Nonostante la situazione critica degli ultimi giorni, ridurre o ritirare i contingenti italiani in Iraq e in Libano sarebbe controproducente. «È necessario tutelare i nostri militari e in un momento critico le azioni in questo senso sono già iniziate, ma il lavoro svolto dal contingente italiano è troppo prezioso» e deve proseguire. Ne è convinto il generale Mauro Del Vecchio, che ha guidato la Brigata Bersaglieri Garibaldi in Bosnia, Macedonia e Kosovo, ha comandato il Corpo d’Armata di Reazione Rapida Italiano della Nato e le forze Nato in Afghanistan, prima della nomina al vertice del Comando Operativo di Vertice Interforze e dell’elezione a senatore nelle fila del Pd, con incarico in commissione Difesa ricoperto fino al marzo 2013.

Iraq e Libano, pronto il piano per evacuare i soldati italiani

Libia, Conte raccoglie l'apertura di Haftar, ma non molla Serraj



Generale, ci sono rischi per i contingenti italiani in Iraq e in Libano?
«Indubbiamente le nostre unità nazionali sono impegnate in teatri delicati. Il Medio Oriente da sempre è soggetto a forti tensioni, dove ogni atto ha conseguenze spesso gravi. Ora i nostri uomini devono fare più attenzione e sono già stati presi provvedimenti: le attività sono state interrotte, in particolare quelle a favore dei curdi o delle forze libanesi. In questo momento è necessario evitare rischi per le persone, nella speranza che questo momento delicato si superi rapidamente. I provvedimenti di sicurezza che sono stati presi sono in linea con la situazione. Oltre alla sospensione degli addestramenti ci sono stati anche i trasferimenti dei contingenti in bunker e in aree protette».
 



L’altra notte sono state bombardate basi americane a Bagdad ma anche a Erbil, zona curda, dove ci sono contingenti italiani. Pensa che sia una casualità, o che ci fosse un’intenzione di colpire anche i nostri militari?
«Escludo che siano state colpite quelle aree perché c’erano i militari italiani. Lì ci sono importanti basi statunitensi, è stata una chiara reazione agli eventi del 3 gennaio, con l’uccisione di Soleimani. Penso che i contingenti italiani non fossero l’obiettivo».

Attacco Iran, il discorso di Trump alla nazione: «Danni minimi Teheran non avrà mai il nucleare»
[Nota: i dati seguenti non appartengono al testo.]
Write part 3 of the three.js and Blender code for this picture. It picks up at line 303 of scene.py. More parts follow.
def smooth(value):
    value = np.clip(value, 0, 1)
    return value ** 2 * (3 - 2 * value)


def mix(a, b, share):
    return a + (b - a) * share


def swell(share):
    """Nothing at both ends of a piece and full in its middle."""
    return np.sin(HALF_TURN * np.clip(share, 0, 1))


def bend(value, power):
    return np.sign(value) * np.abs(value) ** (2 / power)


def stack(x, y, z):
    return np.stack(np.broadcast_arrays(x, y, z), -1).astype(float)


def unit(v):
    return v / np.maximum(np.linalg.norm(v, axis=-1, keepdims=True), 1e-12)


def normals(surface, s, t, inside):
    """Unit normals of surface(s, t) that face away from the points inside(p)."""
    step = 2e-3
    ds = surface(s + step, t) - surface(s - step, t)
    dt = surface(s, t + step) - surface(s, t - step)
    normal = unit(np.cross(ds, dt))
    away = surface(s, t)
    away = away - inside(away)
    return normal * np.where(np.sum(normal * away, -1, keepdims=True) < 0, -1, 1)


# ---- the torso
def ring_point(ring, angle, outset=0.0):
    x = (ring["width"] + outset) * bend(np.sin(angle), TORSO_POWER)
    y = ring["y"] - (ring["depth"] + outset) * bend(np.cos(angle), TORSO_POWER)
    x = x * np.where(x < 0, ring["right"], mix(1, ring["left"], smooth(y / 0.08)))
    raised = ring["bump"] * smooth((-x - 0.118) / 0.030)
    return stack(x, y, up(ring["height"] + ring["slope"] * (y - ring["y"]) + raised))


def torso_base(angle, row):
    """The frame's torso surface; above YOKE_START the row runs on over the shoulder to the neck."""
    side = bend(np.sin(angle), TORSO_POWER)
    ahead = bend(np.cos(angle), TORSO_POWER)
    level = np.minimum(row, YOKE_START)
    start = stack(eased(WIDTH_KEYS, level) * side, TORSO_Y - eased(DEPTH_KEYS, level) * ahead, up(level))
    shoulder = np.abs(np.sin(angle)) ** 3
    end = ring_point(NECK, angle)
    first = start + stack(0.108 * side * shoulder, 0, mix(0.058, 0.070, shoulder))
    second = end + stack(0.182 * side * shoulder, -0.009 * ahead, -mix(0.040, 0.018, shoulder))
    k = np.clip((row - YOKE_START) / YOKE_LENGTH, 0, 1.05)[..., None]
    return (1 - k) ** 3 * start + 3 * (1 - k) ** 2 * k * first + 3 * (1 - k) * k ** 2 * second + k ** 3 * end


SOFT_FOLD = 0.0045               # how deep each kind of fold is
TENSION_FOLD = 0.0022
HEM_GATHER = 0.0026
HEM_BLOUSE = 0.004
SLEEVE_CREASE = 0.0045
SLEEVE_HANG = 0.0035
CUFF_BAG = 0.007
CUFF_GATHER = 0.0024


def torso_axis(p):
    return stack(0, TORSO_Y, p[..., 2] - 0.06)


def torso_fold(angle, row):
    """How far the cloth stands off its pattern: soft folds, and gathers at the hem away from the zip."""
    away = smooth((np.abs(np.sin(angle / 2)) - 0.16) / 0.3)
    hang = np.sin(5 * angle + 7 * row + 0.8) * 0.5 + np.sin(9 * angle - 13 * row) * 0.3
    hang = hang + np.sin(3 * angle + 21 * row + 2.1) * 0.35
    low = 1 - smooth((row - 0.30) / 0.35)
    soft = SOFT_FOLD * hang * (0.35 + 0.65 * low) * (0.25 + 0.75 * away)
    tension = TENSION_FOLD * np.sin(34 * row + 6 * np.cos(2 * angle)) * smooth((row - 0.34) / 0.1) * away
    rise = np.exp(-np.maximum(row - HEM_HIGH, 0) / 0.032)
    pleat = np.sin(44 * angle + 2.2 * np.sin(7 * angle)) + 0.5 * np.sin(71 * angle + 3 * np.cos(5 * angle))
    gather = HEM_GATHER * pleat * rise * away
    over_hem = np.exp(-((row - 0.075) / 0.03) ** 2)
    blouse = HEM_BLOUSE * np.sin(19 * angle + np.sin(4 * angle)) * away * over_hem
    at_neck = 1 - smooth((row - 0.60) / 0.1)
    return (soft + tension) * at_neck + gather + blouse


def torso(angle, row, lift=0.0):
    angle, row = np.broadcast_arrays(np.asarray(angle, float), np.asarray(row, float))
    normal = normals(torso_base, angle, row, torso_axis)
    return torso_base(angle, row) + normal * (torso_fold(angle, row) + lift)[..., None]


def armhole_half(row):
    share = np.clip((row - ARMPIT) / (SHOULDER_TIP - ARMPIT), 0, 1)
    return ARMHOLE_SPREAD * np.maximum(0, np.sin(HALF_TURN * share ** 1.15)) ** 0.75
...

Un’opzione per eliminare i rischi potrebbe essere quella di ridurre il contingente?
«La presenza di contingenti internazionali in queste aree è fondamentale e bisogna sottolineare che agli italiani è stata affidata l’importante funzione di ripristinare condizioni di maggiore vivibilità, con compiti di addestramento e di controllo delle aree a rischio. La presenza dei contingenti è importante per dimostrare la volontà della comunità internazionale di superare le difficoltà nelle zone critiche. Le forze italiane hanno dimostrato che anche in questi paesi è possibile operare in pace e concordia per eliminare, un domani, i contrasti. Ora serve un rapido ritorno alla serenità».
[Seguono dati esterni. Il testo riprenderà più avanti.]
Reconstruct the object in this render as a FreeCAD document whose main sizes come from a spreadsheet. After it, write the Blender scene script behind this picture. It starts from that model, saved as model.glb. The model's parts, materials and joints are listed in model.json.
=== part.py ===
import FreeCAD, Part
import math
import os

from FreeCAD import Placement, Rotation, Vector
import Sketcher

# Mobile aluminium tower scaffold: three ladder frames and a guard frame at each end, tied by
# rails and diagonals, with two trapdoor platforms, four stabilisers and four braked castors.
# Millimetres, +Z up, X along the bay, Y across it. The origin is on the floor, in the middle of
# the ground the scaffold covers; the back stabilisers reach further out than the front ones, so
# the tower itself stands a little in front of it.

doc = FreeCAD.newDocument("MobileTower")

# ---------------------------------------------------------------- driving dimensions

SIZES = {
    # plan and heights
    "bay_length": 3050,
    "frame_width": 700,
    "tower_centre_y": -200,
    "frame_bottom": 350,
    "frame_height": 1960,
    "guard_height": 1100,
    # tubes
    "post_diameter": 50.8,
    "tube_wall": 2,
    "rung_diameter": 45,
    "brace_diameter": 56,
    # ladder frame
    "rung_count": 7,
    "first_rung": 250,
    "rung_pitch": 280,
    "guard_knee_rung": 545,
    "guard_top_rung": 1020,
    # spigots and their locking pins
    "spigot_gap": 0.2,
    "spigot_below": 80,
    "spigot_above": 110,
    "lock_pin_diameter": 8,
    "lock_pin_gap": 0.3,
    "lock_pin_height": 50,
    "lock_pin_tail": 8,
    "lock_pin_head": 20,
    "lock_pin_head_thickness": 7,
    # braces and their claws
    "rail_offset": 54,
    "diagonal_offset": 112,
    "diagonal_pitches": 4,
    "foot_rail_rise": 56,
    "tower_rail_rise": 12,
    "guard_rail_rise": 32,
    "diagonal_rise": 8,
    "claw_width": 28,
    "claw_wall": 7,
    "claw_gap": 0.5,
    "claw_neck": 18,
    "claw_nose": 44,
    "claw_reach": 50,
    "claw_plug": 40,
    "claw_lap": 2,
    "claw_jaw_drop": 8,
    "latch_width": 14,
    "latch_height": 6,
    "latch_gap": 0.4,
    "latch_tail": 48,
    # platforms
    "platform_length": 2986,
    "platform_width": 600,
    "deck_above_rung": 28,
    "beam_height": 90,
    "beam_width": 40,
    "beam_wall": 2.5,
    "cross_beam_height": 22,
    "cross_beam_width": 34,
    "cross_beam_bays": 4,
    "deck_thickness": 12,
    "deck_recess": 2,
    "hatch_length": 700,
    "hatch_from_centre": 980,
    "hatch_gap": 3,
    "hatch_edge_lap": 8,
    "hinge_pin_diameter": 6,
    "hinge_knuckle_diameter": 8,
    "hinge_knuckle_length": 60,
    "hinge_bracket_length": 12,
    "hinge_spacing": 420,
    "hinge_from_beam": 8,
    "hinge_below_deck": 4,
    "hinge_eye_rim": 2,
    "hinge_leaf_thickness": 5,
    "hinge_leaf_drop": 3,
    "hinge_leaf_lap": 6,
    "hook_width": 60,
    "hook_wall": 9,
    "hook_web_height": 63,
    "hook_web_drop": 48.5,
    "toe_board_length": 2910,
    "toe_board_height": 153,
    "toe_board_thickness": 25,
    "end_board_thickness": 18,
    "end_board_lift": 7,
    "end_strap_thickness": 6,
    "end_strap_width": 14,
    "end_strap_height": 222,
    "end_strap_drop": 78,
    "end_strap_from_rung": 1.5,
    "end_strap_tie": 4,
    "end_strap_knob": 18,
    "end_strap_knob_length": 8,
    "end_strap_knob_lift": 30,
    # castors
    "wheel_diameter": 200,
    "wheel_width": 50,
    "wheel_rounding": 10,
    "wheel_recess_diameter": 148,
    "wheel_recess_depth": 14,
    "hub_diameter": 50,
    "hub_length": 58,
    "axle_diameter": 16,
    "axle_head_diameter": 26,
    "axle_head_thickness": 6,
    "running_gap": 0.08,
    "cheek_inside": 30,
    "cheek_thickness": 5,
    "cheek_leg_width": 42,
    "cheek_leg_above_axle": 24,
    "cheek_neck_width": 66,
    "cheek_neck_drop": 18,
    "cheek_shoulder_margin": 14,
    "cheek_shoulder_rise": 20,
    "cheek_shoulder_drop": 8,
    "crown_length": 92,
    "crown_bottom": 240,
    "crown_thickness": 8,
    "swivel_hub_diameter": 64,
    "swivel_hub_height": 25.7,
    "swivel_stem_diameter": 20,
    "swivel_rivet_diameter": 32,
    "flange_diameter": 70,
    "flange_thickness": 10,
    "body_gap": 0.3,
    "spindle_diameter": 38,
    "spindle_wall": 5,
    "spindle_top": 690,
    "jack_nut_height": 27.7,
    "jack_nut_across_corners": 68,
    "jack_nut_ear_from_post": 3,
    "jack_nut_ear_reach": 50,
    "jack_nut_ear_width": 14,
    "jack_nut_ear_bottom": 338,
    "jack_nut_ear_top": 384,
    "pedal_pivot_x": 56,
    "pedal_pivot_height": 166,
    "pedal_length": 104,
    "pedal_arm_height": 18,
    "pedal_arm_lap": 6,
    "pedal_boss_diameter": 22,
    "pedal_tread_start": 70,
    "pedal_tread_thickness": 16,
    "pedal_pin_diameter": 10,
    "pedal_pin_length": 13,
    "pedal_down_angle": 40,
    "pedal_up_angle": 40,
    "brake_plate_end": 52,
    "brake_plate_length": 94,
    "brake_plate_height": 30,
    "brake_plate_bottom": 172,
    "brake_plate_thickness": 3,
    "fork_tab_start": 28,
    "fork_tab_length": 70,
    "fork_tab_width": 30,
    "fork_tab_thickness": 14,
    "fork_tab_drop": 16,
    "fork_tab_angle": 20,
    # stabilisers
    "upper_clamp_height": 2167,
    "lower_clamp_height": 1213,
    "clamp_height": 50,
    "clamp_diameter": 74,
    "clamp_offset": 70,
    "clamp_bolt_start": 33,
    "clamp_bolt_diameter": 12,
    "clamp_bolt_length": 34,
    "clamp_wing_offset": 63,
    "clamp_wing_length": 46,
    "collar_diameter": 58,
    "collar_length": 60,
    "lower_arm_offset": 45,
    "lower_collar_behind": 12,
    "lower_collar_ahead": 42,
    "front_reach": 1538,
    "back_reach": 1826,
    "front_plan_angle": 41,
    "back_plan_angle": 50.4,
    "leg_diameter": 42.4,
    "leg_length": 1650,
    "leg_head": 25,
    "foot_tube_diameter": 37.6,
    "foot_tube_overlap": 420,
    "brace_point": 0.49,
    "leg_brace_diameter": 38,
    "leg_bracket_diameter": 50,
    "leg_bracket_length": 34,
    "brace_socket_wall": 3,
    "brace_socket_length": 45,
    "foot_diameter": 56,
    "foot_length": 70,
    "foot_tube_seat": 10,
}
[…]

Quindi secondo lei il ritiro dei contingenti non è un’opzione contemplata?
«Sarebbe controproducente. Credo fermamente che quando si ritirino i contingenti prima di raggiungere un’accentuata forma di convivenza pacifica si torni indietro, le conseguenze sarebbero contrasti sempre più forti. Invece bisogna garantire la sicurezza delle forze nazionali, ma sempre ricordando che il loro ruolo è porre le premesse per una pace durevole ed eliminare situazioni di pericolosità».
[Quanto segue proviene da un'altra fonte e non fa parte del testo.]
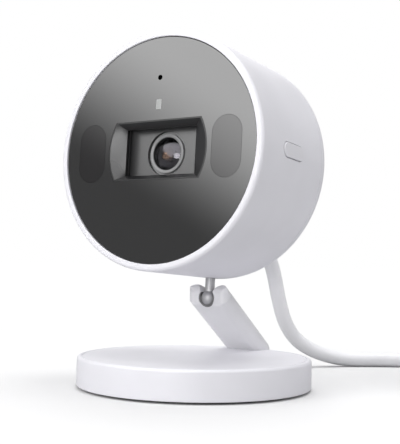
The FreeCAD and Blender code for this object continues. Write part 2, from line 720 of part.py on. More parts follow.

In Libano, considerando il comando italiano della missione Unifil dell’Onu, i rischi possono essere più concreti?
«Unifil è una missione importantissima, da molti anni la comunità internazionale è in Libano mentre il comando è attribuito a un ufficiale italiano, che ha il compito di camminare progressivamente verso la pace coniugando le esigenze contrapposte delle comunità presenti. I pericoli ci sono sempre stati, abbiamo vissuto in questi anni una situazione molto critica anche in Iraq, con i contrasti tra etnie e la lotta all’Isis, mentre in Libano il livello di conflittualità è stato inferiore, ma si tratta di situazioni che vanno sempre mitigate. Dopo gli eventi del 3 gennaio ci potrebbero essere conseguenze, considerando la forte componente di Hezbollah e la dura reazione che c’è stata rispetto ai fatti. Ora è necessario che ci sia spazio per la politica, in modo da superare questi contrasti. La comunità internazionale ha ora il difficile compito di calmare la situazione per riportare i protagonisti alla pace e di fare comprendere che proseguendo su questa linea c’è il rischio di escalation che potrebbero svilupparsi con gravi conseguenze».